The Anti 5am Club

Take care of yourself so you can lead others

It’s been a long week. You move from one meeting to the next. A colleague shares a deeply personal struggle. Your inbox lights up. Someone knocks and says “just a quick question” even though it will probably take at least 20 minutes. You end the week metaphorically sprawled on the driveway. You carried others through the week but who carried you? 

For many school leaders, the unspoken expectation is clear: hold space for staff, students, families , while your own wellbeing quietly drifts down the list. The well-meaning advice “take care of yourself so you can lead others” starts to ring hollow when there is simply no time left.

What if there were another way? What if you could lead well without needing extra hours, by shifting how you use the hours you already have?

You might have heard the hype of waking at 5 am to “conquer the day.” For some people, maybe that works. But for many of us in education, already stretched thin, that routine adds pressure rather than relief.
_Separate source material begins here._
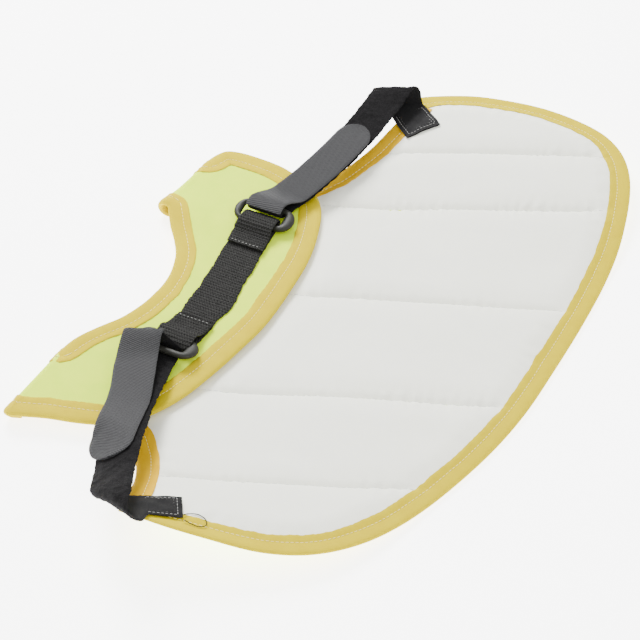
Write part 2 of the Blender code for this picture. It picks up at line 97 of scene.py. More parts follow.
# How each looks beside its CAD: the visible length of the tab; the shift of the tab's root off the ring's bar
# and the root's direction across the tab; how far the outer side of the strap's turn stands up; the width of
# the sewn end, as a share, and its shift sideways; the shift of the turn; the length of the sewn end; and how
# far the strap stands off the bar inside the ring
LOOKS = {
    "far": {"tab": 98, "root": None, "row": None, "rise": 6.5, "patch": (1.0, 0.0), "turn": (-2.6, 2.2),
            "sewn": 25.5, "bulge": 0.5},
    "near": {"tab": 101, "root": (-11.5, 3.0, 4.0), "row": (0.93, 0.30, 0.10), "rise": 2.0,
             "patch": (0.68, -4.0), "turn": (0.0, 0.0), "sewn": 22.0, "bulge": 1.5},
}
TAB_TIP = 14.0               # length of the tab's rounded tip
TAB_FALL = 20.0              # over which the tab comes down from the ring
ROOT_REACH = 58.0            # length of the tab that follows its shifted root
LOBE = 2.0                   # extra length of the ring's tail-side end
HANG = 4.0                   # how far the root of the far tab hangs over the ring's opening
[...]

I’d like to suggest a different approach , call it the Anti-5am Club. This is not a rigid schedule. It is a mindset. It is not about cramming more into your day. It is about noticing small, often-overlooked moments , brief pauses, transitions, routines , and using them intentionally to recharge.

You do not need to find more time. You need to reclaim what is already there.

Think about the 30 seconds before walking into a meeting. The wait while your computer boots up. The walk from one classroom to another. The few minutes while the kettle boils for coffee. Those are not wasted moments. They are quiet pockets of possibility.

Take a deep breath before you step in. Notice how you feel. Ground yourself.

Roll your shoulders while your computer starts. Release tension built up from your day.

Walk the corridor between tasks. Feel your feet on the ground. Notice your posture. Give your mind a moment to reset.

Small acts like these add up. They shift you from reacting to living more mindfully.

Leadership is not only about ticking off tasks. It is about choices. If another late-afternoon meeting drains you, it is okay to say no. That is not shirking responsibility. That is sustainable leadership.

Choose to spend time with colleagues who energise you, rather than those who drain you. Have conversations that matter with people who refresh you. Treat difficult conversations not as burdens, but as opportunities to practice compassion, clarity and authenticity.

Your workspace matters too. A plant on a windowsill can be more than decoration. It can be a small signal of calm and renewal. A favourite mug, a photo that makes you smile , these are not trivial details. They can deliver small moments of comfort and connection in a busy day.

Where possible, try walking meetings. Movement gives oxygen to your mind and body and sometimes helps ideas flow more freely. Even simple tasks like making lunch or washing a cup can become gentle rituals that reconnect you with yourself.

When you shape your surroundings with intention, you create micro-oases of calm throughout your day.

These are not major commitments. They are small adjustments, but over time they matter deeply.

Well-being for leaders is not a luxury. It supports resilience, clarity, and presence. When leaders flourish, it influences the culture of the whole school. Staff feel supported. Retention is more likely. School becomes not only a place of learning, but a community of care, growth, and connection.

The Anti-5am Club is not about grand gestures or rigid routines. It is an invitation to reshape the way you live your day. It is a shift from exhaustion toward presence, from survival toward flourishing.

When you begin to hold space for yourself even in the smallest ways , you may discover that you have more energy for others. More compassion. More clarity. More resilience.

This is not self-indulgence. It is leadership. A kinder, quieter, more sustainable way to lead.

When leaders flourish, schools flourish. And you have the chance to lead again with heart, strength and sustainability.